Jensen-Shannon Divergence: 0.0879212539906917


0.08792125399069166

# Total Variation 전변동
- $sup|P_{r}(A) - P_{g}(A)|$
=> Supremum (두 확률 분포의 측정값이 벌어질 수 있는 가장 큰 값 = 사이의 최대거리)

In [3]:
import os
import numpy as np
import math
import torchvision.transforms as transforms
from torchvision.utils import save_image
from torch.utils.data import DataLoader
from torchvision import datasets
from torch.autograd import Variable
import torch.nn as nn
import torch.nn.functional as F
import torch

In [4]:
epochs, batch_size = 100,64
lr,b1,b2 = 2e-4,0.5,0.999
latent_dim = 100
img_size = 28
channels = 1
img_shape = (channels,img_size,img_size)

if torch.cuda.is_available():
    print("Train on GPU Cuda is Available")
    cuda = True
else:
    print("Train on the CPU, CUDA IS NOT Available")
    cuda = False

Train on GPU Cuda is Available


In [5]:
os.makedirs("FashionMNIST_DATASET",exist_ok=True)

dataloader = DataLoader(
    datasets.FashionMNIST(
        'FashionMNIST_DATASET',
        train=True,
        download=True,
        transform = transforms.Compose([
            transforms.Resize(img_size),
            transforms.ToTensor(),
            transforms.Normalize([0.5],[0.5])
        ])
    ),
    batch_size=batch_size,
    shuffle=True
)

3584x28 and 100x128

In [6]:
class Generator(nn.Module):
    def __init__(self):
        super(Generator,self).__init__()
    
        def block(in_feature, out_feature, normalize=True):
            layers = [nn.Linear(in_feature,out_feature)]
            if normalize:
                layers.append(nn.BatchNorm1d(out_feature,0.8))
            layers.append(nn.LeakyReLU(0.2,inplace=True))
            return layers
        
        self.model = nn.Sequential(
            *block(latent_dim,128,normalize=False),
            *block(128,256),
            *block(256,512),
            *block(512,1024),
            nn.Linear(1024,int(np.prod(img_shape))),
            nn.Tanh() # -1 ~ 1 (CLIPPING)
        )
    def forward(self,z):
        img = self.model(z)
        img = img.view(img.shape[0],*img_shape)
        return img
    
class Discriminator(nn.Module):
    def __init__(self):
        super(Discriminator,self).__init__()

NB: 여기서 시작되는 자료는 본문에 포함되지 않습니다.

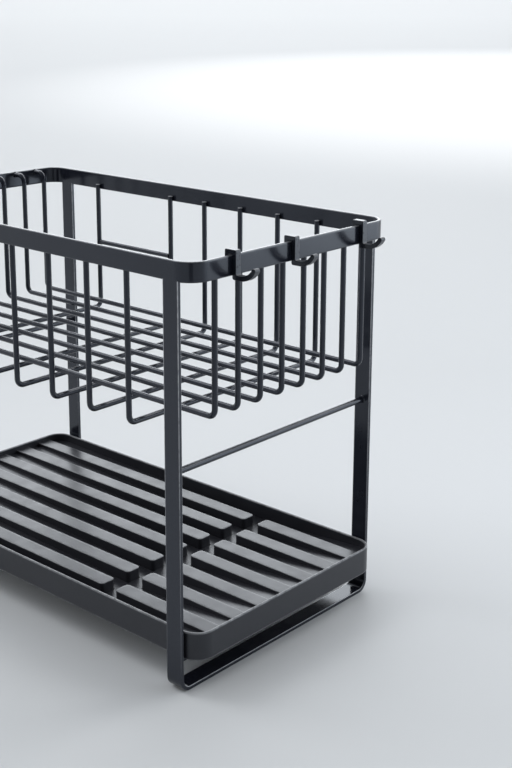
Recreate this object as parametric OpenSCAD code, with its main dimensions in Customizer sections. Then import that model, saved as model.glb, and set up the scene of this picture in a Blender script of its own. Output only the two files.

        self.model = nn.Sequential(
            nn.Linear(int(np.prod(img_shape)),512),
            nn.LeakyReLU(0.2,inplace=True),
            nn.Linear(512,256),
            nn.LeakyReLU(0.2,inplace=True),
            nn.Linear(256,1),
            nn.Sigmoid(),
        )
    
    def forward(self,img):
        flat_img = img.view(img.size(0),-1)
        pred = self.model(flat_img)
        return pred

In [None]:
G = Generator()
D = Discriminator()
adversarial_loss = torch.nn.BCELoss()

if cuda:
    G.cuda()
    D.cuda()
    adversarial_loss.cuda()

optimizer_G = torch.optim.Adam(G.parameters(),lr=lr,betas=(b1,b2))
optimizer_D = torch.optim.Adam(D.parameters(),lr=lr,betas=(b1,b2))
Tensor = torch.cuda.FloatTensor if cuda else torch.FloatTensor
os.makedirs("GAN_RESULTS",exist_ok=True)

for epoch in range(epochs):
    for i, (imgs,_) in enumerate(dataloader):
        real = Variable(Tensor(imgs.size(0),1).fill_(1.0),requires_grad=False)
        fake = Variable(Tensor(imgs.size(0),1).fill_(0.0),requires_grad=False)
 
        real_imgs = Variable(imgs.type(Tensor))
        
        ## Train G
        optimizer_G.zero_grad()
        z = Variable(Tensor(np.random.normal(0,1, (imgs.shape[0],latent_dim))))
        gen_imgs = G(z)
        g_loss = adversarial_loss(D(gen_imgs),real)
        g_loss.backward()
        optimizer_G.step()
        
        ## Train D
        optimizer_D.zero_grad()
        real_loss = adversarial_loss(D(real_imgs),real)
        fake_loss = adversarial_loss(D(gen_imgs.detach()),fake)
        d_loss = (real_loss + fake_loss) / 2
        d_loss.backward()
        optimizer_D.step()
        
    print(f"EPOCH [{epoch+1}/{epochs}] [D loss: {d_loss.item()}] [G loss: {g_loss.item()}]")
    save_image(gen_imgs.data[:25], f"GAN_RESULTS/epoch_{epoch}.png",nrow=5,normalize=True)
torch.save(G.state_dict(),'./Generator.pth')
torch.save(D.state_dict(),'./Discriminator.pth')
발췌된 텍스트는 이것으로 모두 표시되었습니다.